Provided data:
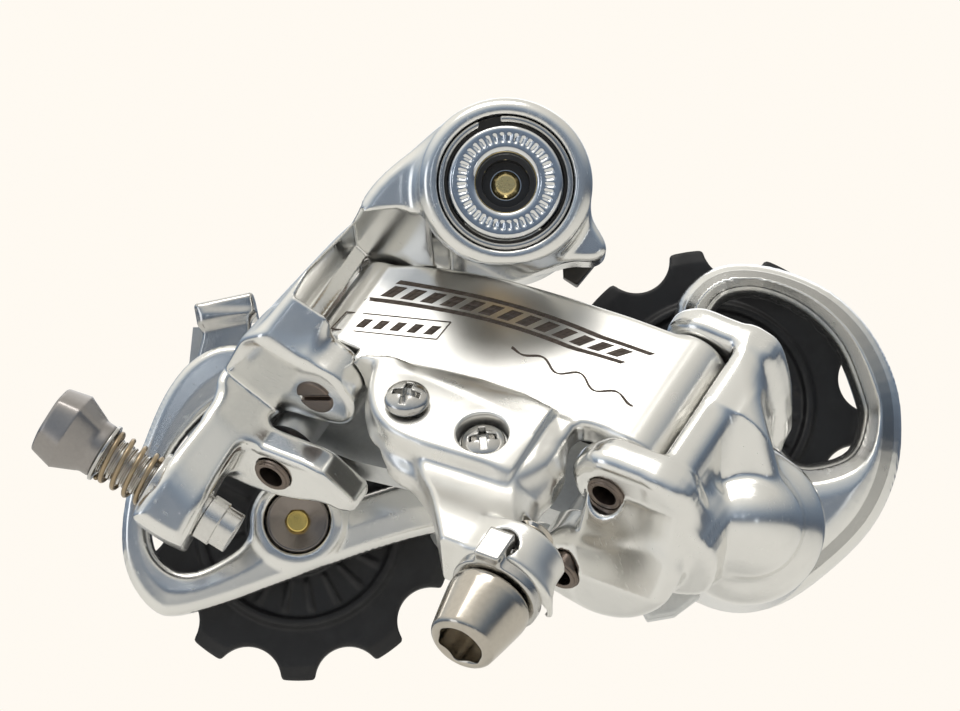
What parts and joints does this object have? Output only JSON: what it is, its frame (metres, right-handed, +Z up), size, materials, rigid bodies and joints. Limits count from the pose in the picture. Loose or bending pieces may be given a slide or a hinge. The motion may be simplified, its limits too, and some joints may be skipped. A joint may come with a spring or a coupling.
{
  "type": "bicycle rear derailleur",
  "caption": "Short-cage rear derailleur with a slant parallelogram, sprung cage, toothed pulleys, cable clamp and barrel adjuster.",
  "frame": {"origin": "on the hanger-bolt axis at the frame hanger's outer face", "axes": "+X forward along the bicycle, +Y inboard towards the wheel along the hanger bolt, +Z up"},
  "size_m": [0.1105, 0.0621, 0.0721],
  "materials": {
    "polished_aluminium": "bright polished forged aluminium, clear anodised, fine handling marks",
    "satin_aluminium": "satin anodised aluminium",
    "machined_aluminium": "fine turned aluminium",
    "knob_alloy": "grey anodised faceted knob",
    "polished_bolt": "mirror-polished turned bolt head",
    "clamp_steel": "turned and plated steel",
    "screw_steel": "bright plated steel",
    "pin_steel": "dark bronze-tinted hardened steel",
    "black_steel": "blackened steel",
    "spring_steel": "dark spring wire",
    "bronze_spring": "bronze-coloured spring wire",
    "cap_steel": "pressed steel dust cap",
    "brass": "plain brass",
    "bronze": "sintered bronze",
    "gold_bolt": "dark bolt disc with a gold-coloured core",
    "seal_plastic": "dark brown moulded seal",
    "pulley_plastic": "black moulded nylon with old chain grime",
    "badge_ink": "dark brown printed badge"
  },
  "bodies": {
    "hanger": {"hanger_bolt": "polished_bolt", "bolt_core": "brass", "stop_plate": "black_steel", "b_spring": "spring_steel"},
    "upper": {"upper_body": "polished_aluminium", "pin_a": "pin_steel", "pin_b": "pin_steel", "adjuster_collar": "machined_aluminium", "b_bush": "bronze", "b_washer": "black_steel", "b_circlip": "pin_steel"},
    "adjuster_slider": {"adjuster_washer": "machined_aluminium", "adjuster_spring": "bronze_spring"},
    "adjuster": {"adjuster_barrel": "machined_aluminium", "adjuster_knob": "knob_alloy"},
    "outer": {"outer_link": "polished_aluminium", "badge": "badge_ink", "cable_washer": "screw_steel"},
    "high_screw": {"limit_screw_high": "screw_steel"},
    "low_screw": {"limit_screw_low": "screw_steel"},
    "clamp": {"clamp_bolt": "clamp_steel"},
    "inner": {"inner_link": "satin_aluminium"},
    "lower": {"lower_body": "polished_aluminium", "pin_c": "pin_steel", "pin_d": "pin_steel", "p_spring": "spring_steel", "p_bush": "bronze", "cage_stop": "satin_aluminium", "link_spring": "spring_steel"},
    "cage": {"p_axle": "screw_steel", "p_seal": "seal_plastic", "cage_outer": "polished_aluminium", "cage_inner": "satin_aluminium", "chain_tab": "satin_aluminium", "pulley_bolt_guide": "gold_bolt", "pulley_bolt_tension": "gold_bolt", "pulley_nuts": "screw_steel", "guide_bush": "bronze", "tension_bush": "bronze"},
    "guide": {"guide_pulley": "pulley_plastic", "guide_caps": "cap_steel"},
    "tension": {"tension_pulley": "pulley_plastic", "tension_caps": "cap_steel"}
  },
  "joints": [
    {"name": "b_pivot", "type": "hinge", "parent": "hanger", "child": "upper", "pos_m": [0, 0, 0], "axis": [0, -1, 0], "range_deg": [0, 25], "stiffness_Nm_per_rad": 0.8, "springref_deg": -28.65},
    {"name": "link_swing", "type": "hinge", "parent": "upper", "child": "outer", "pos_m": [-0.0174, -0.007, -0.01583], "axis": [0.4717, 0.5, 0.7263], "range_deg": [0, 58], "stiffness_Nm_per_rad": 1, "springref_deg": -28.65},
    {"name": "inner_swing", "type": "hinge", "parent": "upper", "child": "inner", "pos_m": [-0.02341, -0.00249, -0.02604], "axis": [0.4717, 0.5, 0.7263], "range_deg": [0, 58]},
    {"name": "lower_swing", "type": "hinge", "parent": "outer", "child": "lower", "pos_m": [0.01908, -0.01911, -0.02843], "axis": [0.4717, 0.5, 0.7263], "range_deg": [-58, 0]},
    {"name": "cage_pivot", "type": "hinge", "parent": "lower", "child": "cage", "pos_m": [0.03, 0, -0.042], "axis": [0, -1, 0], "range_deg": [0, 110], "stiffness_Nm_per_rad": 0.3, "springref_deg": -34.38},
    {"name": "guide_spin", "type": "hinge", "parent": "cage", "child": "guide", "pos_m": [0.0265, 0.01, -0.0245], "axis": [0, 1, 0], "continuous": true},
    {"name": "tension_spin", "type": "hinge", "parent": "cage", "child": "tension", "pos_m": [-0.0265, 0.01, -0.04], "axis": [0, 1, 0], "continuous": true},
    {"name": "adjuster_slide", "type": "slide", "parent": "upper", "child": "adjuster_slider", "axis": [-0.848, 0, 0.5299], "range_m": [0, 0.003], "deforming": ["adjuster_spring"]},
    {"name": "adjuster_turn", "type": "hinge", "parent": "adjuster_slider", "child": "adjuster", "pos_m": [-0.05348, -0.012, -0.03064], "axis": [-0.848, 0, 0.5299], "range_deg": [0, 1352]},
    {"name": "high_screw_turn", "type": "hinge", "parent": "outer", "child": "high_screw", "pos_m": [-0.0121, -0.02292, -0.02841], "axis": [-0.0617, -0.803, 0.5928], "range_deg": [0, 360]},
    {"name": "low_screw_turn", "type": "hinge", "parent": "outer", "child": "low_screw", "pos_m": [-0.00283, -0.02654, -0.03235], "axis": [-0.0617, -0.803, 0.5928], "range_deg": [0, 360]},
    {"name": "clamp_turn", "type": "hinge", "parent": "outer", "child": "clamp", "pos_m": [-0.00136, -0.03748, -0.05207], "axis": [-0.4717, -0.5, -0.7263], "range_deg": [0, 360]}
  ],
  "couplings": [
    {"joint": "inner_swing", "follows": "link_swing", "ratio": 1},
    {"joint": "lower_swing", "follows": "link_swing", "ratio": -1},
    {"joint": "adjuster_turn", "follows": "adjuster_slide", "rad_per_m": 7854}
  ]
}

Task directions:
From the listing above, extract every line exactly as it stands.

Result:
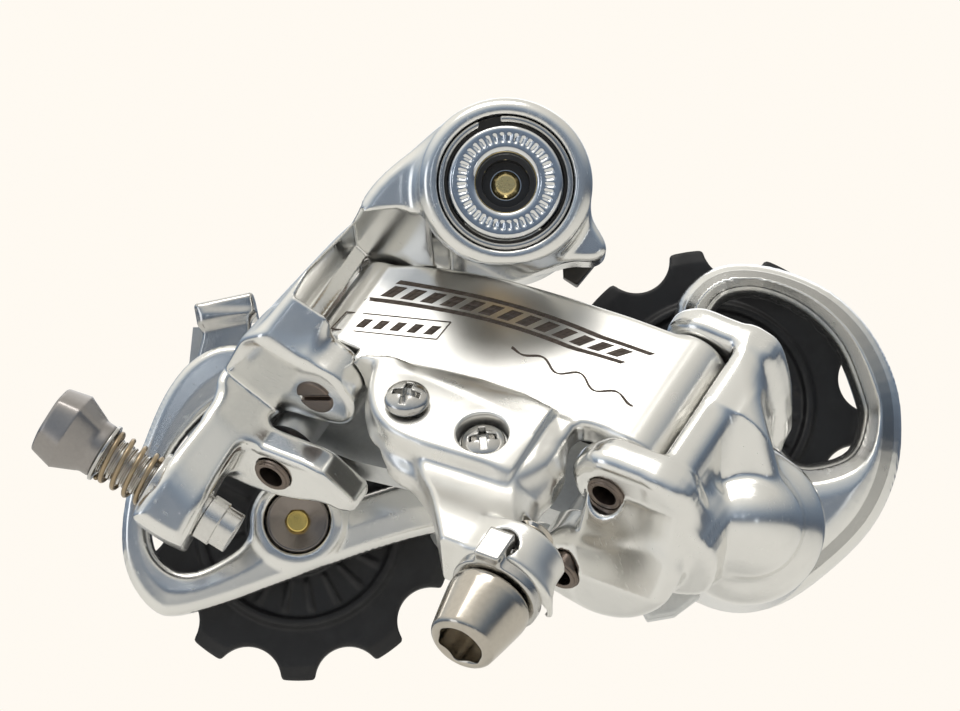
What parts and joints does this object have? Output only JSON: what it is, its frame (metres, right-handed, +Z up), size, materials, rigid bodies and joints. Limits count from the pose in the picture. Loose or bending pieces may be given a slide or a hinge. The motion may be simplified, its limits too, and some joints may be skipped. A joint may come with a spring or a coupling.
{
  "type": "bicycle rear derailleur",
  "caption": "Short-cage rear derailleur with a slant parallelogram, sprung cage, toothed pulleys, cable clamp and barrel adjuster.",
  "frame": {"origin": "on the hanger-bolt axis at the frame hanger's outer face", "axes": "+X forward along the bicycle, +Y inboard towards the wheel along the hanger bolt, +Z up"},
  "size_m": [0.1105, 0.0621, 0.0721],
  "materials": {
    "polished_aluminium": "bright polished forged aluminium, clear anodised, fine handling marks",
    "satin_aluminium": "satin anodised aluminium",
    "machined_aluminium": "fine turned aluminium",
    "knob_alloy": "grey anodised faceted knob",
    "polished_bolt": "mirror-polished turned bolt head",
    "clamp_steel": "turned and plated steel",
    "screw_steel": "bright plated steel",
    "pin_steel": "dark bronze-tinted hardened steel",
    "black_steel": "blackened steel",
    "spring_steel": "dark spring wire",
    "bronze_spring": "bronze-coloured spring wire",
    "cap_steel": "pressed steel dust cap",
    "brass": "plain brass",
    "bronze": "sintered bronze",
    "gold_bolt": "dark bolt disc with a gold-coloured core",
    "seal_plastic": "dark brown moulded seal",
    "pulley_plastic": "black moulded nylon with old chain grime",
    "badge_ink": "dark brown printed badge"
  },
  "bodies": {
    "hanger": {"hanger_bolt": "polished_bolt", "bolt_core": "brass", "stop_plate": "black_steel", "b_spring": "spring_steel"},
    "upper": {"upper_body": "polished_aluminium", "pin_a": "pin_steel", "pin_b": "pin_steel", "adjuster_collar": "machined_aluminium", "b_bush": "bronze", "b_washer": "black_steel", "b_circlip": "pin_steel"},
    "adjuster_slider": {"adjuster_washer": "machined_aluminium", "adjuster_spring": "bronze_spring"},
    "adjuster": {"adjuster_barrel": "machined_aluminium", "adjuster_knob": "knob_alloy"},
    "outer": {"outer_link": "polished_aluminium", "badge": "badge_ink", "cable_washer": "screw_steel"},
    "high_screw": {"limit_screw_high": "screw_steel"},
    "low_screw": {"limit_screw_low": "screw_steel"},
    "clamp": {"clamp_bolt": "clamp_steel"},
    "inner": {"inner_link": "satin_aluminium"},
    "lower": {"lower_body": "polished_aluminium", "pin_c": "pin_steel", "pin_d": "pin_steel", "p_spring": "spring_steel", "p_bush": "bronze", "cage_stop": "satin_aluminium", "link_spring": "spring_steel"},
    "cage": {"p_axle": "screw_steel", "p_seal": "seal_plastic", "cage_outer": "polished_aluminium", "cage_inner": "satin_aluminium", "chain_tab": "satin_aluminium", "pulley_bolt_guide": "gold_bolt", "pulley_bolt_tension": "gold_bolt", "pulley_nuts": "screw_steel", "guide_bush": "bronze", "tension_bush": "bronze"},
    "guide": {"guide_pulley": "pulley_plastic", "guide_caps": "cap_steel"},
    "tension": {"tension_pulley": "pulley_plastic", "tension_caps": "cap_steel"}
  },
  "joints": [
    {"name": "b_pivot", "type": "hinge", "parent": "hanger", "child": "upper", "pos_m": [0, 0, 0], "axis": [0, -1, 0], "range_deg": [0, 25], "stiffness_Nm_per_rad": 0.8, "springref_deg": -28.65},
    {"name": "link_swing", "type": "hinge", "parent": "upper", "child": "outer", "pos_m": [-0.0174, -0.007, -0.01583], "axis": [0.4717, 0.5, 0.7263], "range_deg": [0, 58], "stiffness_Nm_per_rad": 1, "springref_deg": -28.65},
    {"name": "inner_swing", "type": "hinge", "parent": "upper", "child": "inner", "pos_m": [-0.02341, -0.00249, -0.02604], "axis": [0.4717, 0.5, 0.7263], "range_deg": [0, 58]},
    {"name": "lower_swing", "type": "hinge", "parent": "outer", "child": "lower", "pos_m": [0.01908, -0.01911, -0.02843], "axis": [0.4717, 0.5, 0.7263], "range_deg": [-58, 0]},
    {"name": "cage_pivot", "type": "hinge", "parent": "lower", "child": "cage", "pos_m": [0.03, 0, -0.042], "axis": [0, -1, 0], "range_deg": [0, 110], "stiffness_Nm_per_rad": 0.3, "springref_deg": -34.38},
    {"name": "guide_spin", "type": "hinge", "parent": "cage", "child": "guide", "pos_m": [0.0265, 0.01, -0.0245], "axis": [0, 1, 0], "continuous": true},
    {"name": "tension_spin", "type": "hinge", "parent": "cage", "child": "tension", "pos_m": [-0.0265, 0.01, -0.04], "axis": [0, 1, 0], "continuous": true},
    {"name": "adjuster_slide", "type": "slide", "parent": "upper", "child": "adjuster_slider", "axis": [-0.848, 0, 0.5299], "range_m": [0, 0.003], "deforming": ["adjuster_spring"]},
    {"name": "adjuster_turn", "type": "hinge", "parent": "adjuster_slider", "child": "adjuster", "pos_m": [-0.05348, -0.012, -0.03064], "axis": [-0.848, 0, 0.5299], "range_deg": [0, 1352]},
    {"name": "high_screw_turn", "type": "hinge", "parent": "outer", "child": "high_screw", "pos_m": [-0.0121, -0.02292, -0.02841], "axis": [-0.0617, -0.803, 0.5928], "range_deg": [0, 360]},
    {"name": "low_screw_turn", "type": "hinge", "parent": "outer", "child": "low_screw", "pos_m": [-0.00283, -0.02654, -0.03235], "axis": [-0.0617, -0.803, 0.5928], "range_deg": [0, 360]},
    {"name": "clamp_turn", "type": "hinge", "parent": "outer", "child": "clamp", "pos_m": [-0.00136, -0.03748, -0.05207], "axis": [-0.4717, -0.5, -0.7263], "range_deg": [0, 360]}
  ],
  "couplings": [
    {"joint": "inner_swing", "follows": "link_swing", "ratio": 1},
    {"joint": "lower_swing", "follows": "link_swing", "ratio": -1},
    {"joint": "adjuster_turn", "follows": "adjuster_slide", "rad_per_m": 7854}
  ]
}